1. How to export a chart

To understand how to export charts, let’s work on the following example:
Right-click on the chart area to display the contextual menu and select Copy. Alternatively, if the chart is already selected, use the shortcut CTRL+C to copy the object to the clipboard. Go to MS Word or MS Powerpoint, right-click anywhere on the blank page/slide (or any open document) and select one of the Paste Options (see picture to the right). Depending on which option you choose here, you will import a snapshot of the chart, an “embedded” object with the possibility to change the appearance of the chart directly in MS Word (without having to use MS Excel), a “linked” object with the possibility to update the chart whenever the original data in the MS Excel file is modified…
1. The “embedded” chart:
This first icon (Use Destination Theme & Embed Workbook) gives you the possibility to import the chart and to later modify its appearance directly in MS Word or Powerpoint. What you need to remember is that the data series contained in the imported chart are embedded at the moment of the transfer. This means that you may change titles, colors, fonts as well as the size and position of any of the elements contained in the chart area at all times, without the need for the original worksheet to be active in MS Excel. You may even choose to change chart type (for instance from bar chart to line chart) without opening MS Excel. Most of the options are accessible via a right-click on the chart area or the plot area. The contextual menu that you get is globally equivalent to the one that you would have had access to in MS Excel. Also, once the chart is pasted in MS Word and selected, the Chart Tools options with the tabs Designand Format and their respective ribbons become available in the MS Word menu bar.
There are a couple of things that you absolutely need to consider/remember when you use this first icon:
1) Modifying the chart or the data series in MS Excel AFTER having exported it into MS Word (or Powerpoint) has no consequence or effect for the chart in MS Word (or Powerpoint).
2) Modifying the chart in MS Word (or Powerpoint) has no consequence for the chart or data series in the original MS Excel file UNLESS you have clicked on Edit Data... (see below).

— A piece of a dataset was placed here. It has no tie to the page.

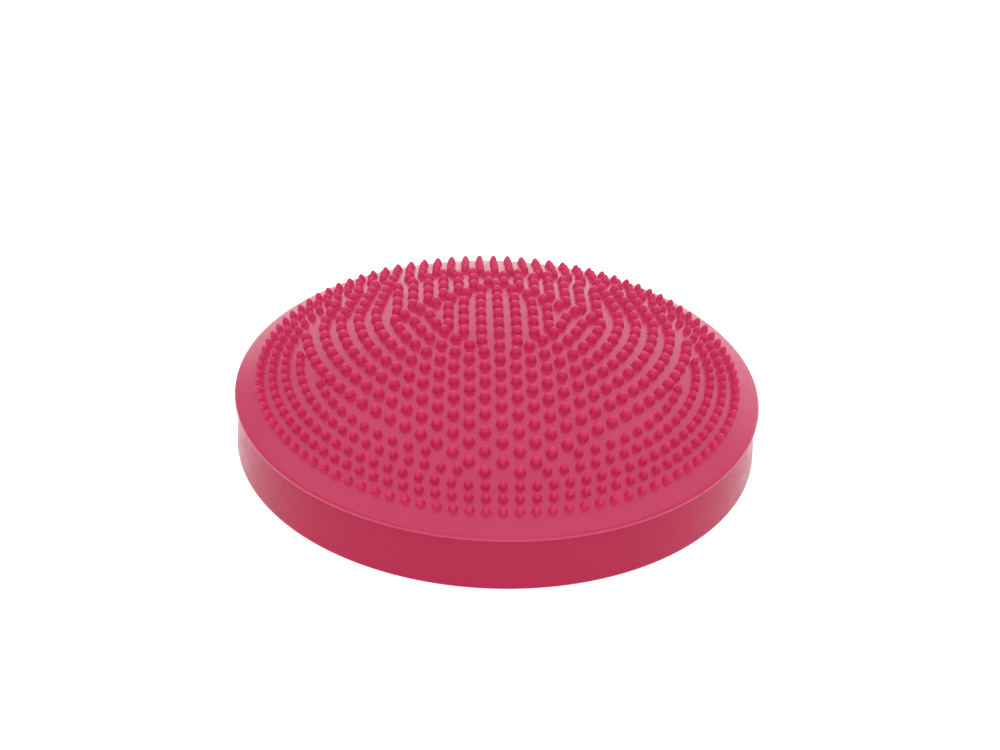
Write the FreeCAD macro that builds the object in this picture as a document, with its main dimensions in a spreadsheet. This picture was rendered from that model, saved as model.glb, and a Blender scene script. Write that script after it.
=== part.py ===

Clicking on Edit Data... opens the original worksheet and allows you to modify the data series. Any modification applied to the data series at that moment will not only change the chart that is currently in the Excel worksheet, but also the imported chart in MS Word.

2. The “linked” chart:

The third icon (Use Destination Theme & Link Data) gives the possibility to import a chart which is dynamically linked to the original worksheet in MS Excel. Just like for the “embedded” case, the elements of the chart are modifiable at all times. The big difference is that modifications to data series in MS Excel that occur AFTER the transfer with copy/paste will change the content of the chart in both MS Excel and MS Word (or Powerpoint). It might therefore be a bit dangerous to use that option if you still need to work on the original dataset. Making a mistake in MS Excel will also result in a mistake in MS word, and it might be hard to keep control on everything…  Note that there is, in MS Word, a button called Refresh Data in the section Data of the Design tab of the Chart Tools (see below). Use it if you want to synchronize your data between MS Excel and MS Word.

3. The snapshot:

This fifth icon Picture pastes a snapshot of your MS Excel chart. Clicking on this icon converts whatever you have selected in MS Excel into a flat picture. There is no data embedded in the picture, nor can you modify the elements of the chart. This option is certainly the safest option if you are afraid to make mistakes once the chart has been imported. On the other hand, this option is less practical if you wish to tune your chart (change size, titles and colors) after importing it.

4. Other options:

The second and fourth icons give roughly the same results as the first and third icons, respectively. There is “just” a difference in the theme that the “import/export” function will apply to your chart when pasting it. While the icons described above make use of the destination theme (the one in MS Word) to adapt the chart to the local environment, the two other icons keep intact the source formatting (the one in Excel).

5. So which one should I use?

If you consider that your chart is complete and that the way it looks (colors, font, size, data) is definitely the way it has to be in your report, then the easiest is to use the snapshot method. If your chart is almost final, but you want to keep the freedom to modify some parameters (titles, colors…), then use the “embedded” chart.
If you want to put your chart in a report but feel like there is still a lot to do before the chart is acceptable (possibly some data series have to be corrected too…), then use the linked chart.